I’ll admit, until the Criterion Channel paired Wes Craven’s 1972 debut The Last House on the Left with Ingmar Bergman masterpiece The Virgin Spring, I had no idea it was a remake of the Swedish original. Upon learning this, the fact that one of the more influential touchstones in modern horror had been inspired by an allegorical art-house flick suitably intrigued, and I had to give it a try.
The Last House on the Left firmly positions itself between the radical culture of the 1960s and the more straight-laced older generation that would have never allowed such a film to be made and likely still railed against it once it was. Craven at once indicts and satirizes both sides of the divide, while maybe tipping his hand toward the establishment just a teensy bit. He may not approve of all the old folks’ choices, but they at least still had a moral center and can get shit done.
Mari (Sandra Cassell) is the young daughter of an upper middle-class couple. When she and her friend Phyllis (Lucy Grantham) want to go see a rock concert, the parental units aren’t exactly for it, but given that it’s Mari’s birthday, they decide to extend her the trust and let her go out on her own.
Big mistake. On the way, the girls stop to buy some marijuana from the wrong dude. Junior (Marc Sheffler) is really procuring the girls for a trio of fugitives looking to get their murderous jollies. They kidnap the girls and eventually take them to the woods, where they intend to rape and kill them. Ironically, they do so just down the hill from where Mari lives, and where her parents wait with a birthday cake for a party she will never attend. So close, and yet...not.
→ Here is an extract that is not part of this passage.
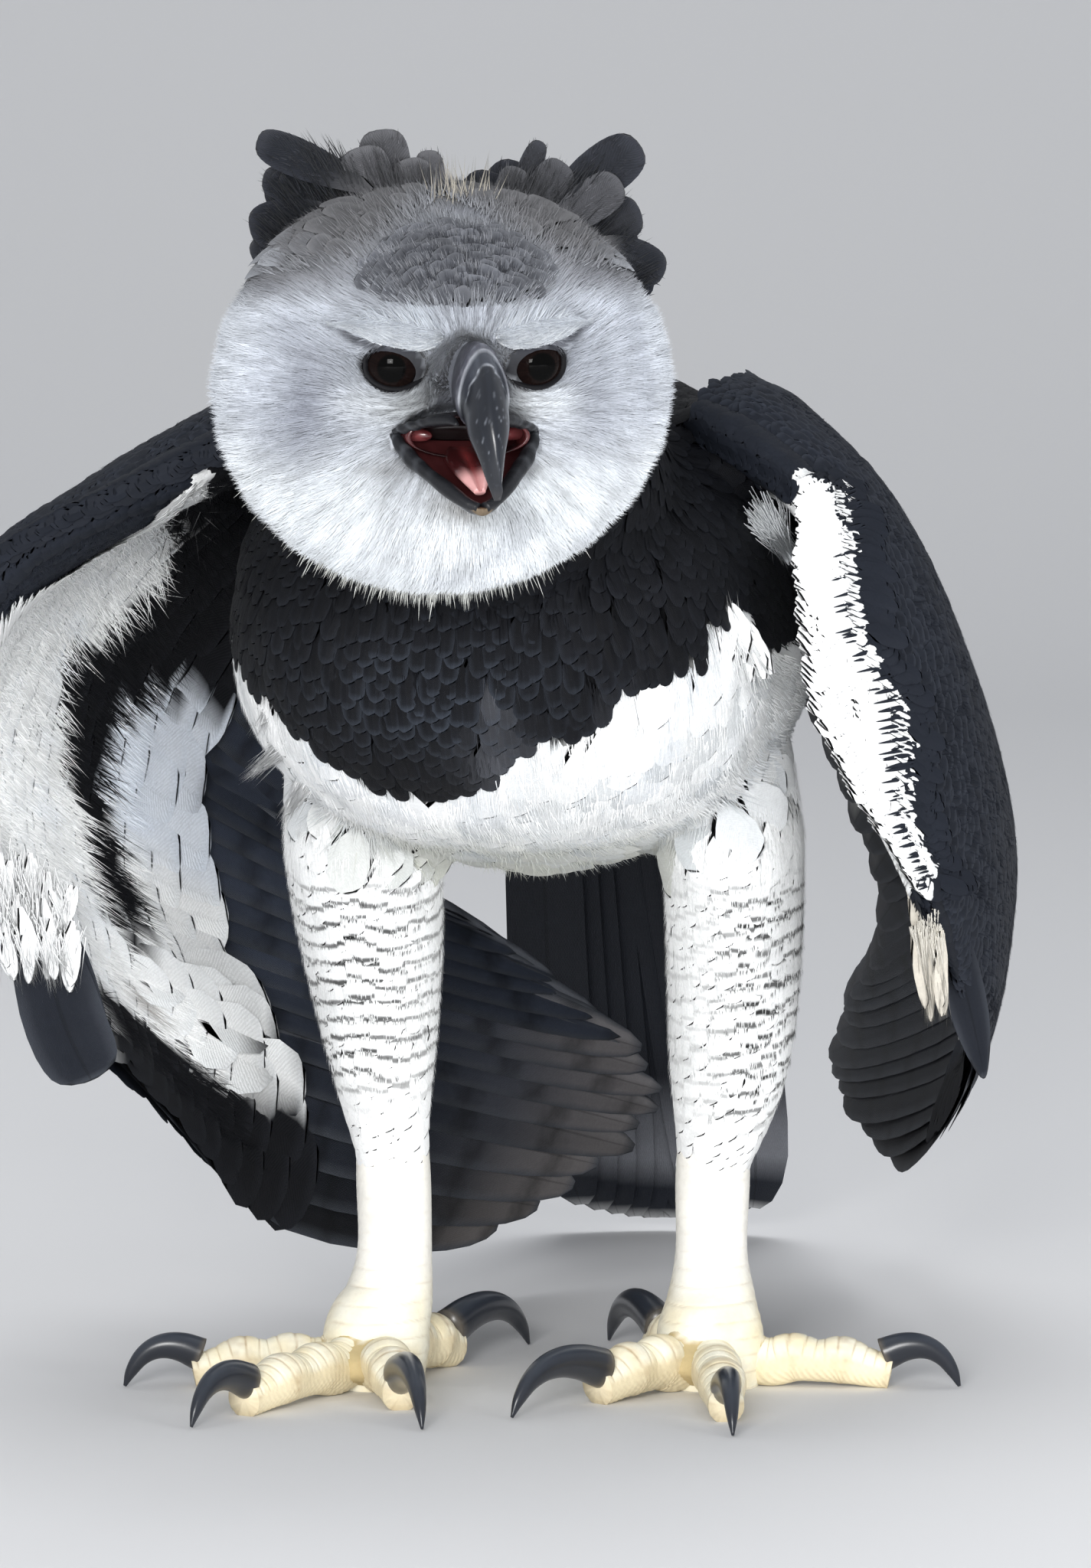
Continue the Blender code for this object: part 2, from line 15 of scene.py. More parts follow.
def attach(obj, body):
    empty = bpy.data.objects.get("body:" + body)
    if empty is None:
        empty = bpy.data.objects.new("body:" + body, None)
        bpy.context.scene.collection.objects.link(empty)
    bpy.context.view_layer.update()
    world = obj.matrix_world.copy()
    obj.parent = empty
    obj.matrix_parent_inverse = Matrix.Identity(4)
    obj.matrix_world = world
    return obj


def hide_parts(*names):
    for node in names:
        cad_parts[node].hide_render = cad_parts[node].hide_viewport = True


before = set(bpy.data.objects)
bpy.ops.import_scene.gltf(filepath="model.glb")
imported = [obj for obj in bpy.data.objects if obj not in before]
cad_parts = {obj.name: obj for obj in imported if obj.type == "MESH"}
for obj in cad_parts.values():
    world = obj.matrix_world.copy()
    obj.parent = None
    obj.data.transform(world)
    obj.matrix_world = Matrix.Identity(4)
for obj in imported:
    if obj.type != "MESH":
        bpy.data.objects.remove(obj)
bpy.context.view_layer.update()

# ---------------------------------------------------------------- frames and small maths
CM = 0.01
SHIFT = np.array([0.02337, -0.0298, 0.0])


def turn(yaw, pitch=0.0):
    a, b = math.radians(pitch), math.radians(yaw)
    rx = np.array([[1, 0, 0], [0, math.cos(a), -math.sin(a)], [0, math.sin(a), math.cos(a)]])
    rz = np.array([[math.cos(b), -math.sin(b), 0], [math.sin(b), math.cos(b), 0], [0, 0, 1]])
    return rz @ rx


R_BODY, R_HEAD = turn(-8.0), turn(10.0, 5.0)
HEAD_AT = np.array([-3.05, -24.0, 38.1])


def from_body(p):
    return np.asarray(p, float) @ R_BODY.T


def to_body(p):
    return np.asarray(p, float) @ R_BODY


def from_head(p):
    return np.asarray(p, float) @ R_HEAD.T + HEAD_AT


def to_head(p):
    return (np.asarray(p, float) - HEAD_AT) @ R_HEAD


def unit(v):
    return v / np.maximum(np.linalg.norm(v, axis=-1, keepdims=True), 1e-9)


def dot(a, b):
    return (a * b).sum(-1, keepdims=True)


def lin(r, g, b):
    """A colour given as it looks on screen, 0 to 255, as linear light."""
    c = np.array([r, g, b], float) / 255
    return np.where(c <= 0.04045, c / 12.92, ((c + 0.055) / 1.055) ** 2.4)


def mix(a, b, t):
    t = np.asarray(t, float)[..., None]
    return a * (1 - t) + b * t


def ease(x, lo, hi):
    t = np.clip((np.asarray(x, float) - lo) / (hi - lo), 0, 1)
    return t * t * (3 - 2 * t)


def hump(x, middle, half):
    return np.exp(-(((np.asarray(x, float) - middle) / half) ** 2))


def wob(p, size, seed):
    """Smooth noise of about -1 to 1 over points, with features of that size."""
    r = np.random.default_rng(seed)
    k = unit(r.normal(size=(6, 3))) * (2 * np.pi / size) * r.uniform(0.55, 1.5, (6, 1))
    return np.sin(np.asarray(p) @ k.T + r.uniform(0, 6.28, 6)).sum(-1) / 6 * 1.7


def smooth_path(points, count):
    p = np.asarray(points, float)
    ends = np.concatenate([[2 * p[0] - p[1]], p, [2 * p[-1] - p[-2]]])
    out = []
    for x in np.linspace(0, len(p) - 1, count):
        i = min(int(x), len(p) - 2)
        f = x - i
        a, b, c, d = ends[i : i + 4]
        out.append(0.5 * (2 * b + (c - a) * f + (2 * a - 5 * b + 4 * c - d) * f**2 + (3 * b - a - 3 * c + d) * f**3))
    return np.array(out)


# ---------------------------------------------------------------- colours, as they look in daylight
FACE = lin(198, 203, 212)
FACE_WHITE = lin(238, 242, 245)
# FACE_SHADE: a greyer tone of the face, and also the colour of the painted shade on the cheeks
FACE_SHADE = lin(146, 150, 161)
LORE = lin(168, 171, 172)
BROW_DARK = lin(88, 91, 101)
CROWN = lin(86, 86, 89)
CROWN_EDGE = lin(119, 119, 122)
CREST = lin(48, 50, 57)
CREST_BLACK = lin(24, 27, 34)
BLACK = lin(14, 15, 19)
# pale fringe of the black feathers, brightened as painted sheen
BLACK_FRINGE_SHEEN = lin(62, 68, 78)
WHITE = lin(246, 247, 247)
CREAM = lin(214, 202, 172)
BLUEGREY = lin(222, 229, 240)
SLATE = lin(34, 38, 47)
SLATE_PALE = lin(92, 97, 108)
SKIN_GREY = lin(70, 72, 80)


# ---------------------------------------------------------------- materials
def new_material(name, rough=0.6, specular=0.5, sheen=0.0, coat=0.0, coat_rough=0.1, metal=0.0):
    mat = bpy.data.materials.new(name)
    mat.use_nodes = True
    shader = mat.node_tree.nodes["Principled BSDF"]
    shader.inputs["Roughness"].default_value = rough
    shader.inputs["Specular IOR Level"].default_value = specular
    shader.inputs["Sheen Weight"].default_value = sheen
    shader.inputs["Sheen Roughness"].default_value = 0.5
    shader.inputs["Coat Weight"].default_value = coat
    shader.inputs["Coat Roughness"].default_value = coat_rough
    shader.inputs["Metallic"].default_value = metal
    return mat, mat.node_tree.nodes, mat.node_tree.links, shader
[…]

Craven’s production is a ragged affair, shot on a shoestring and featuring mostly untrained actors. This lends The Last House on the Left a griminess that helps the horror by offsetting some of the writer/director’s more indulgent elements. Namely, the ineffective police officers who serve as comic relief in a movie that maybe shouldn’t be going for laughs. Especially since their presence in the story never really pays off.
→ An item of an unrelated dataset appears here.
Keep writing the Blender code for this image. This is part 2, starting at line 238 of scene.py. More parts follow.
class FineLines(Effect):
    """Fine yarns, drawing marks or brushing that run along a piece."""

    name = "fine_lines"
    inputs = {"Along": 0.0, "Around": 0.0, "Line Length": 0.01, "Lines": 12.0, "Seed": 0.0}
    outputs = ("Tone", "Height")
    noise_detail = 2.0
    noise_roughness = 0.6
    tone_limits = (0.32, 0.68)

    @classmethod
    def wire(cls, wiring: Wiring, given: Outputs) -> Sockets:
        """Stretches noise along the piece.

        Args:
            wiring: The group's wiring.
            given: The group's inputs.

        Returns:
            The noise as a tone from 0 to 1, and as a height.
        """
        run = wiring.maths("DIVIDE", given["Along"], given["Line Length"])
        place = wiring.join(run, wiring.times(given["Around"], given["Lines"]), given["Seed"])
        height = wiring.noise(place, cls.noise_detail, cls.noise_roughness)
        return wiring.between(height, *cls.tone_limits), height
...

Far better are the characters the writer/director takes seriously. He has three main bad guys--David Hess, Fred Lincoln, and Jeramie Rain--all of whom manage a distinct menace, each different from the rest, but all serving their purpose. They very nearly step over the line into broad caricature, but Craven grounds his actors in their particular kinks--Hess’ Krug is a brute, Lincoln’s Weasel is a knife-wielding sadist, and Rain’s Sadie is just plain crazy. The true MVP of The Last House on the Left, however, is Grantham, who as the more worldly best friend tries to steer the violence away from her innocent pal. It’s a smart, tough performance, and one that rings true.
Craven himself tiptoes up to the edge of exploitation in this picture, catering to the grindhouse and drive-in crowds while still trying to adhere to something more substantial. He doesn’t play the assaults as sexy, nor does he linger on the victims’ naked bodies. In a way, his use of the setting--particularly the lake where both girls meet their fate--and contemporary music that celebrates the outlaws reminds me of Sam Peckinpah, specifically Pat Garrett & Billy the Kid. One could even compare the loaded gender politics that often make Peckinpah a bit harder to grapple with.
That all said, The Last House on the Left hasn’t really aged that well. Its queasy shocks don’t quite shock anymore, and Craven never captures the gravitas of his source. The last act turn where the parents have their revenge heats up the proceedings by a couple of degrees, but that’s actually because Craven unleashes a bit more of his gonzo instincts. The talent and the vision is there, it’s just going to require a little more experience and even a little more budget to fully mature.